While smaller batches have long piqued some brands’ interest, MannyAI could also aid brands in developing their strategies for a newer trend: nearshoring. Grover and Johnson said they recommend brands only partner with manufacturers that can transport goods by road within one week’s time. For those in the UK, those suppliers could be as far as Morocco.
For many companies, nearshoring can prove an expensive endeavor, primarily due to increases in labor costs. Grover said that even though costs can increase on single units by up to 25 to 30 percent, companies’ sales offset the extra cost of making the goods.
“Imagine a brand is buying 3,000 units and has now shifted to 200 initial units followed by repeats. The lead time is dropping. Their price is increasing, but bear in mind that this is being offset by no further discounts. There are no 50 percent off sales; they are no unsold or breakeven sales. The net profit increases in this scenario,” she explained.
And investors, particularly Dreamcraft, are intrigued by that proposition.
“With regulatory pressures mounting and a trend toward nearshoring, MannyAI is uniquely positioned to help brands reduce waste, boost profitability and adapt to the demands of a rapidly evolving industry,” Lyet said.
In the future, Grover and Simon see partnering with U.S. brands, as well as onshore factories or manufacturers in Mexico and South America, as a major opportunity for growth, particularly as the Trump administration toys with tariffs next year.

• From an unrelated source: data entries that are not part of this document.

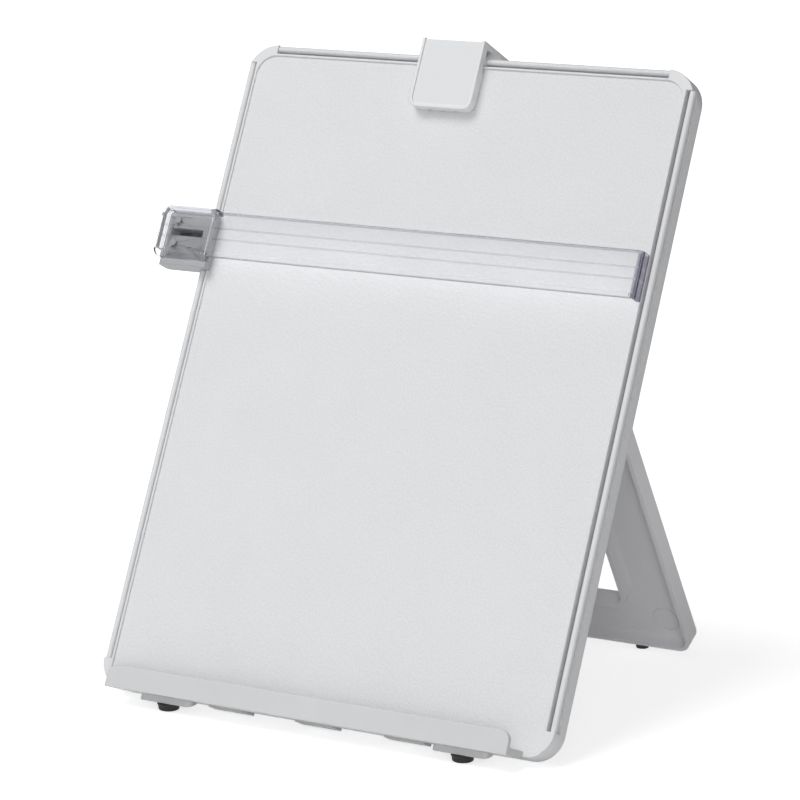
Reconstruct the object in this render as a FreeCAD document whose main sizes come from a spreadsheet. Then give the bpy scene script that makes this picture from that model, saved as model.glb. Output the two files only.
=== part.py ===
"""Copy holder with line guide, as a parametric document.

A moulded board leans back on an easel leg. A clip turns and slides on the round rail along the
board's top edge, and a clear line guide slides on the rail along its left edge.

Two frames are used. In the board's frame X runs across, Y runs back from the field that the paper
lies on, and Z runs up the board from its lower edge. In the leg's frame the hinge axis is the
origin, Y runs back through the leg and Z runs up it. Placements then lean both.
"""
import FreeCAD, Part
import math
import os
import Sketcher

doc = FreeCAD.newDocument("CopyHolder")
sheet = doc.addObject("Spreadsheet::Sheet", "Sizes")

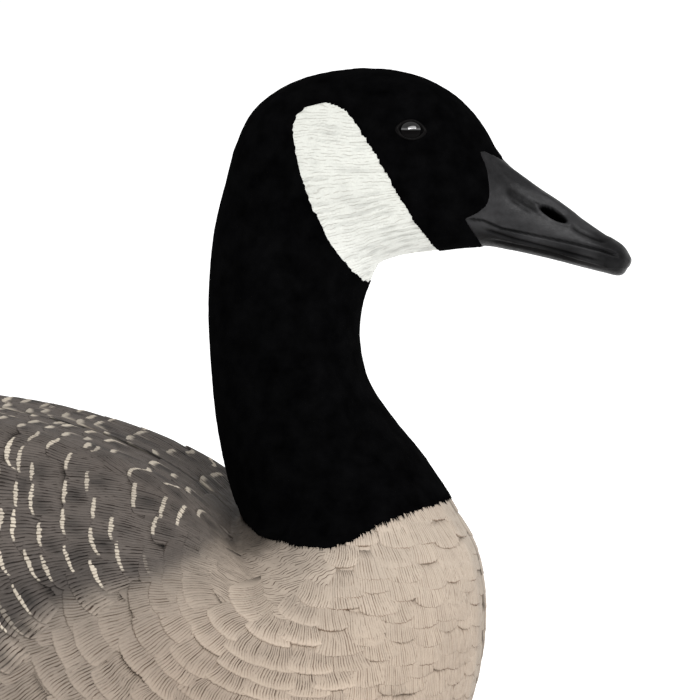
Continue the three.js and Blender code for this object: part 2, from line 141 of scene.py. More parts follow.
# The lower edge of the black: (angle from the upper line, section)
COLLAR = np.array([
    (0, 23.5), (0.39, 23.8), (0.54, 24.9), (0.73, 26.0), (0.85, 26.4), (1.05, 26.3), (1.2, 26.3),
    (1.34, 26.15), (1.5, 26.05), (1.62, 25.7), (1.76, 25.3), (1.9, 24.95), (2.03, 24.65), (2.24, 24.3),
    (2.59, 24.1), (math.pi, 24.05),
])

# The outline of the bill in the side view, open ahead and below: (x, z)
BILL_OUTLINE = np.array([
    (285.1, 285.8), (288.3, 279.1), (289.7, 271.6), (289.5, 266.5), (286.5, 263.6), (282.6, 261.6),
    (281.1, 261.1), (283.4, 256.7), (285.3, 253.2), (285.9, 250.6), (286, 235), (350, 235), (350, 277.2),
    (298.5, 277.2), (291, 282.2),
])

# The outline of the white cheek in the side view, open below the chin: (x, z)
CHEEK_OUTLINE = np.array([
    (220.5, 294.2), (221.1, 286.8), (224.3, 275.6), (227.1, 266.7), (230.8, 259.4), (233.1, 253),
    (238.9, 244.6), (242.2, 240), (244.4, 237.2), (252, 229), (276, 235), (269.8, 249.3), (267.3, 254.6),
    (261.5, 263.8), (257.3, 271.4), (253.4, 278.9), (247.1, 289), (241.8, 296), (238.2, 299.5),
    (233.4, 301.7), (230, 302), (226.1, 301.3), (222.9, 298.9), (220.9, 296),
])


def smooth_outline(outline):
    """The outline with its corners cut twice."""
    for _ in range(2):
        following = np.roll(outline, -1, axis=0)
        outline = np.stack([0.75 * outline + 0.25 * following, 0.25 * outline + 0.75 * following], axis=1)
        outline = outline.reshape(-1, 2)
    return outline


BILL_OUTLINE = smooth_outline(BILL_OUTLINE)
CHEEK_OUTLINE = smooth_outline(CHEEK_OUTLINE)

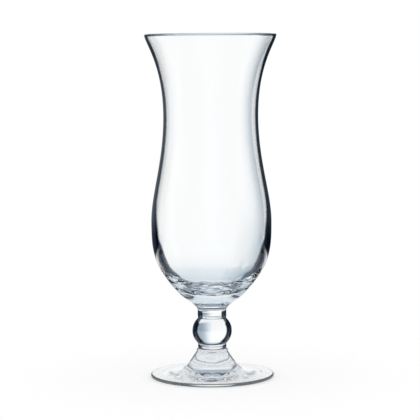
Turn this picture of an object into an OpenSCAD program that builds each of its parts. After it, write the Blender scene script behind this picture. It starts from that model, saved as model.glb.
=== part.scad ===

Grover’s conviction that brands can remain profitable while nearshoring, paired with a penchant for helping both manufacturers and brands decrease their carbon footprints, means that MannyAI will continue to be a nearshoring-heavy solution.
“This technology is a no-brainer for nearshoring,” she said. “We aren’t at all marketing this as something which brands who are selling in the UK [and EU] can use to consolidate their Chinese suppliers, because ultimately, the carbon emissions savings—which is what we’re after in reducing overproduction—will get negated by air transport.”